Thanks so much for writing this wonderful post! I am so glad I get to be your husband.
“non-identification with one’s physical self”…suggested words: dissociated; estranged; dissevered…will one of these do?
i, too, grew up with home cooking, experimentation, and a communal emphasis with food. cooking and eating is a multi-dimensional experience for me, intertwined with creativity, gathering and fellowship. the variety of foods and flavors, the cooperation and nurturing that cooking foster, the pleasure of taste, and the enjoyment of those eating combine to make a whole that eludes description. really, sometime when you are in richmond you must come and visit. we will cook. we will eat. we will commune.
I know people constantly talk about how they don’t care to see people’s meals on instagram or Facebook but part of me wonders a) if that’s true and b) if that’s not part of enjoying food–to document it. I love cooking, I love eating delicious and healthy foods, and my favorite is trying new food I’ve never had before. I’m excited you’re going to be writing about this! 🙂
Awesome. My memories and connections with food are similar. Though I think for my family, it’s almost about an inheritance. Folks will talk about passing on everything from mementos to mansions but the Ketter family only has its meals to pass on. My Nana (God rest her) was a brilliant cook and hostess and ingrained that love of the table in my Da and the rest of us. At holidays, the men of the family do the majority of the cooking– it’s our act of remembering, serving, giving and celebrating the family.

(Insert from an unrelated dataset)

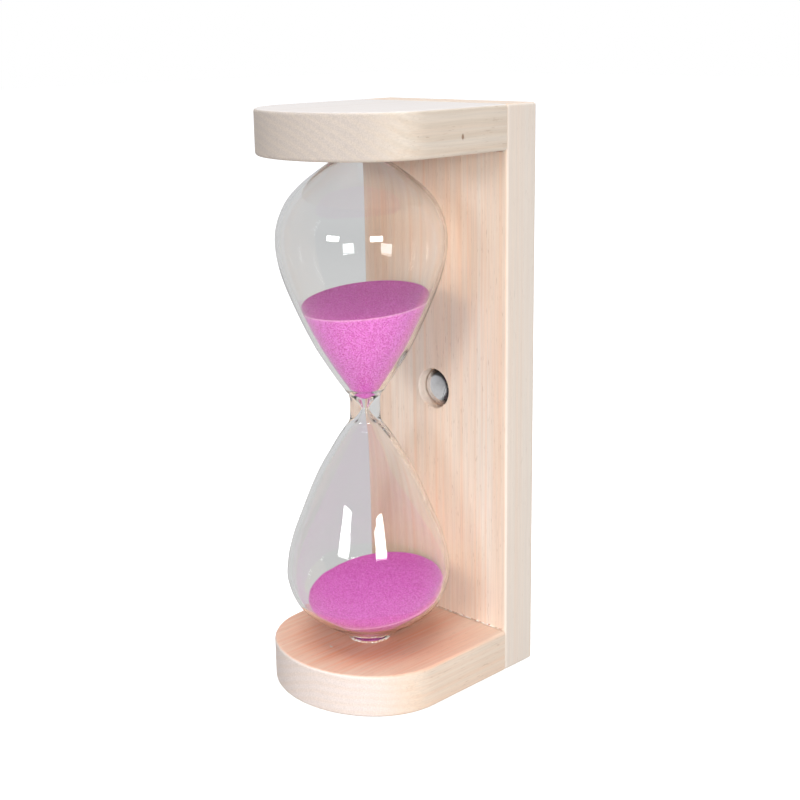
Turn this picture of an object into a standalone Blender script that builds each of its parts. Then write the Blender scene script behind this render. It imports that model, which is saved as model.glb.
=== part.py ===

Now, the dark side of this is: I’m naturally suspicious of others’ cooking, secretive about our recipes/methods (like I said, it’s the only inheritance I will ever get), and have a hard time commending the efforts put into a meal that is similar to one we’d make (sweet ham, spaghetti, and cinnamon rolls come to mind) – though I’ve been working on being more appreciative. It’s a chore to love others’ cooking when the family cooking is so dang good though!